In a parallel piece set in a small alcove, there is literally 'no way out'. Three small windows set high in the wall have been framed with ornate, gold picture frames. The picture / window offers no view outwards. Instead, matted branches and leaves push up against the glass in a dense screen, shutting out both light and sky. In the corner of one window is a bird's nest worn smooth by use, but empty. Therefore, in symmetry to 'pool line', where we cast a view from inside out, here, the outside presses in and becomes one with the inside. The artist uses the site itself and its windows as alternatively, a shutter to exclude, or an iris to focus an image for the eye. The places the artist constructs, as in fairy tales and myths, can be both safe and unsafe; forests which tangle up and conceal, or forests which open out and create a magical new world.

At one level the work suggests a reading of containment and repression, encasing the microcosm of the artist's world within the gallery, and then within the macrocosm of the park in the network of the city. A series of concentric circles of meaning embedded within each other seem to place the observer at the centre of the experience.

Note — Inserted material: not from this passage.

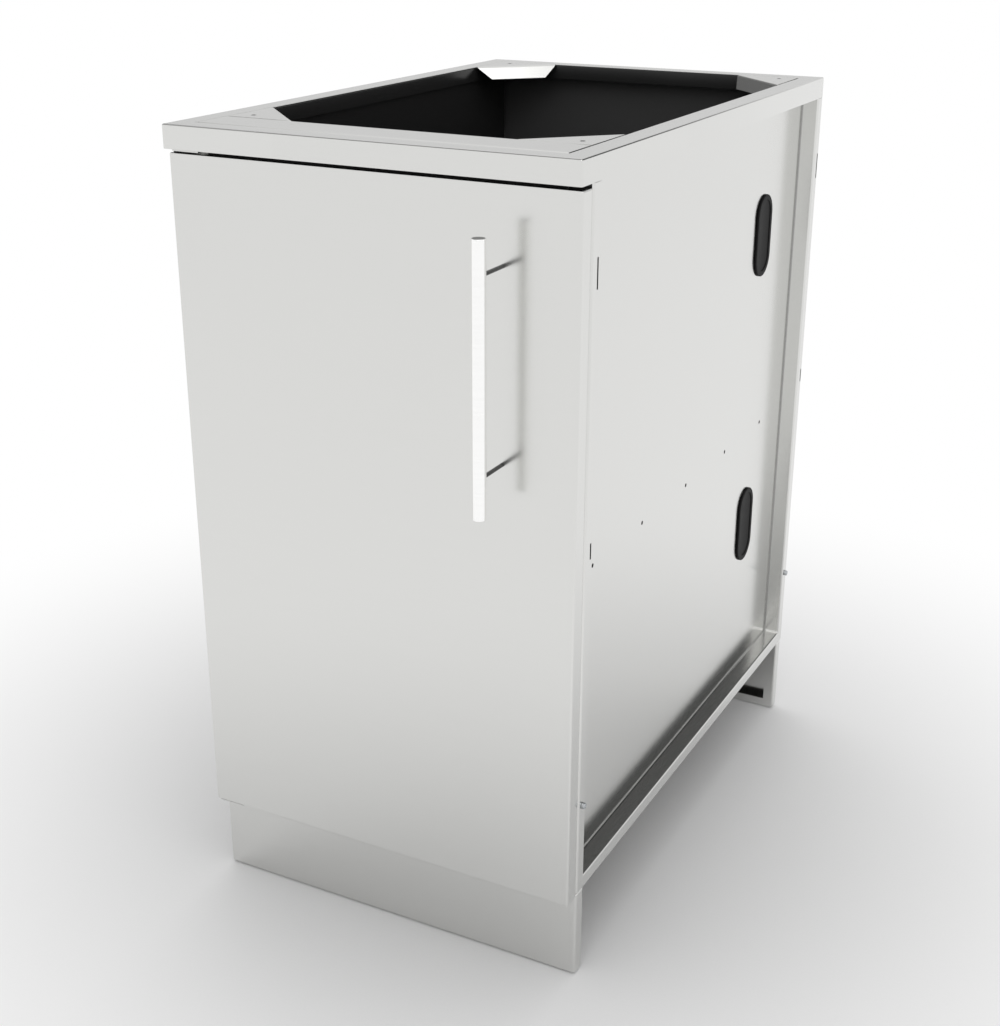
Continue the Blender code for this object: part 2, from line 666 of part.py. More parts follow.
def make_shelf_rail(side_name, side):
    """Angle rail riveted to the web, with its five rivets."""
    name = f"shelf_rail_{side_name}"
    places = rivet_places()
    front_y = places[0] - RAIL_OVERHANG
    rear_y = places[-1] + RAIL_OVERHANG
    rail = box(name, (side * RAIL_INNER_X, front_y, RIVET_Z - RAIL_DROP),
               (side * RAIL_OUTER_X, rear_y, RAIL_TOP_Z))
    ledge = box(name + "_ledge",
                (side * (RAIL_OUTER_X - RAIL_LEDGE), front_y, RAIL_TOP_Z - RAIL_SHEET),
                (side * (RAIL_OUTER_X - RAIL_SHEET / 2), rear_y, RAIL_TOP_Z), None, CUTTERS)
    combine(rail, ledge, "UNION")
    cut_rods(rail, name + "_holes",
             [((side * (RAIL_INNER_X - OVERRUN), y, RIVET_Z),
               (side * (RAIL_OUTER_X + OVERRUN), y, RIVET_Z)) for y in places],
             RIVET_DIAMETER / 2 + GAP)
    head = RIVET_HEAD_DIAMETER / 2
    shank = RIVET_DIAMETER / 2
    tail = RAIL_INNER_X - WEB_X
    profile = [(0, GAP + RIVET_HEAD_HEIGHT), (head, GAP + RIVET_HEAD_HEIGHT), (head, GAP),
               (shank, GAP), (shank, tail), (0, tail)]
    for number, y in enumerate(places, start=1):
        turned(f"shelf_rivet_{side_name}_{number}", profile, (side * RAIL_INNER_X, y, RIVET_Z),
               (-side, 0, 0), DARK_RIVET)


def make_shelf():
    """Shelf on the two rails, with its front and rear edges turned down."""
    reach = WEB_INNER_X - SHELF_SIDE_CLEARANCE
    top_z = RAIL_TOP_Z + GAP + SHEET
    front_y = CARCASS_FRONT_Y + SHELF_FRONT_SETBACK
    rear_y = BACK_PANEL_FRONT_Y - SHELF_REAR_CLEARANCE
    section = [(front_y, top_z - SHELF_DROP), (front_y, top_z), (rear_y, top_z),
               (rear_y, top_z - SHELF_DROP)]
    folded_strip("shelf", section, -reach, reach, (0, 0, 1))


def make_toe_kick(name, face_y, depth, outward):
    """Hollow toe kick, closed all round but for the cut-outs in its inner wall."""
    edge_x = HALF_WIDTH - KICK_END_INSET
    inner_y = face_y - outward * depth
    top_z = BASE_HEIGHT - GAP
    kick = box(name, (-edge_x, inner_y, KICK_FLOOR_GAP), (edge_x, face_y, top_z))
    round_folds(kick, BEND_RADIUS)
    hollow_x = edge_x - SHEET
    cut_boxes(kick, name + "_hollow", [
        ((-hollow_x, inner_y + outward * SHEET, KICK_FLOOR_GAP + SHEET),
         (hollow_x, face_y - outward * SHEET, top_z - SHEET))])
    cutouts = []
    for side in SIDES.values():
        end_x = side * (HALF_WIDTH - KICK_CUTOUT_FROM_END)
        cutouts.append(((end_x, inner_y - outward * OVERRUN, KICK_CUTOUT_Z),
                        (end_x - side * KICK_CUTOUT_LENGTH, inner_y + outward * (SHEET + OVERRUN),
                         KICK_CUTOUT_Z + KICK_CUTOUT_HEIGHT)))
    cut_boxes(kick, name + "_cutouts", cutouts)


def make_leg(name, x, y):
    """Leg socket under the floor panel, and the levelling foot that screws out of it."""
    flange = SOCKET_FLANGE_DIAMETER / 2
    tube = SOCKET_DIAMETER / 2
    stem = FOOT_STEM_DIAMETER / 2
    bore = stem + GAP
    top_z = FLOOR_PANEL_Z - SHEET - GAP
    under_flange_z = top_z - SOCKET_FLANGE_THICKNESS
    bore_top_z = FOOT_STEM_TOP_Z + SOCKET_BORE_CLEARANCE
    turned(f"leg_socket_{name}",
           [(0, top_z), (flange, top_z), (flange, under_flange_z), (tube, under_flange_z),
            (tube, SOCKET_BASE_Z), (bore, SOCKET_BASE_Z), (bore, bore_top_z), (0, bore_top_z)],
           (x, y, 0), (0, 0, 1), PLASTIC, ROUND_SIDES)

    pad = FOOT_PAD_DIAMETER / 2
    collar = FOOT_COLLAR_DIAMETER / 2
    collar_top_z = SOCKET_BASE_Z - GAP
    collar_base_z = collar_top_z - FOOT_COLLAR_HEIGHT
    turned(f"levelling_foot_{name}",
           [(0, FOOT_STEM_TOP_Z), (stem, FOOT_STEM_TOP_Z), (stem, collar_top_z),
            (collar, collar_top_z), (collar, collar_base_z), (stem, collar_base_z),
            (stem, FOOT_PAD_HEIGHT), (pad, FOOT_PAD_EDGE), (pad, 0), (0, 0)],
           (x, y, 0), (0, 0, 1), FASTENER, ROUND_SIDES)


def make_base():
    """Both toe kicks and the four legs."""
    make_toe_kick("toe_kick_front", CARCASS_FRONT_Y + KICK_SETBACK, FRONT_KICK_DEPTH, -1)
    make_toe_kick("toe_kick_rear", BACK_Y, REAR_KICK_DEPTH, 1)
    leg_x = HALF_WIDTH - LEG_FROM_SIDE
    for side_name, side in SIDES.items():
        make_leg(f"front_{side_name}", side * leg_x, CARCASS_FRONT_Y + LEG_FROM_FRONT)
        make_leg(f"rear_{side_name}", side * leg_x, BACK_Y - LEG_FROM_REAR)


def make_door_shell():
    """Outer skin and inner liner of the door, two trays that close on each other."""
    skin = tray("door_skin", (DOOR_LEFT_X, DOOR_FACE_Y, DOOR_BASE_Z),
                (DOOR_RIGHT_X, DOOR_BACK_Y, DOOR_TOP_Z), "-Y", BRUSHED, DOOR_SHEET,
                DOOR_BEND_RADIUS)
    liner = tray("door_liner",
                 (DOOR_LEFT_X + LINER_INSET, LINER_FRONT_Y, DOOR_BASE_Z + LINER_INSET),
                 (DOOR_RIGHT_X - LINER_INSET, DOOR_BACK_Y, DOOR_TOP_Z - LINER_INSET), "+Y",
                 BRUSHED, DOOR_SHEET, DOOR_BEND_RADIUS)
    reach = LINER_INSET + DOOR_SHEET + OVERRUN
    pivot_holes = [((PIVOT_X, PIVOT_Y, DOOR_TOP_Z - reach),
                    (PIVOT_X, PIVOT_Y, DOOR_TOP_Z + OVERRUN)),
                   ((PIVOT_X, PIVOT_Y, DOOR_BASE_Z - OVERRUN),
                    (PIVOT_X, PIVOT_Y, DOOR_BASE_Z + reach))]
    for shell in (skin, liner):
        cut_rods(shell, shell.name + "_pivot_holes", pivot_holes, BUSH_DIAMETER / 2 + GAP)
    return skin, liner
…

Making my journey back through the park to the noisy thoroughfare of London's transport system I retained the borrowed vision of Karnik and her work. What I looked at appeared in a different guise. The black beaked rooks, the fallen leaves pasted into the path and the criss cross patterns of branches held the imprint in my mind's eye of Karnik's strange works.

Karnik lives and works in Berlin and London. She is currently based in London. Michelle Fuirer is an artist and member of the Bermondsey Artist's Group. The Cafe Gallery has recently been successful in a bid to the National Lottery fund and will close for one year for refurbishment.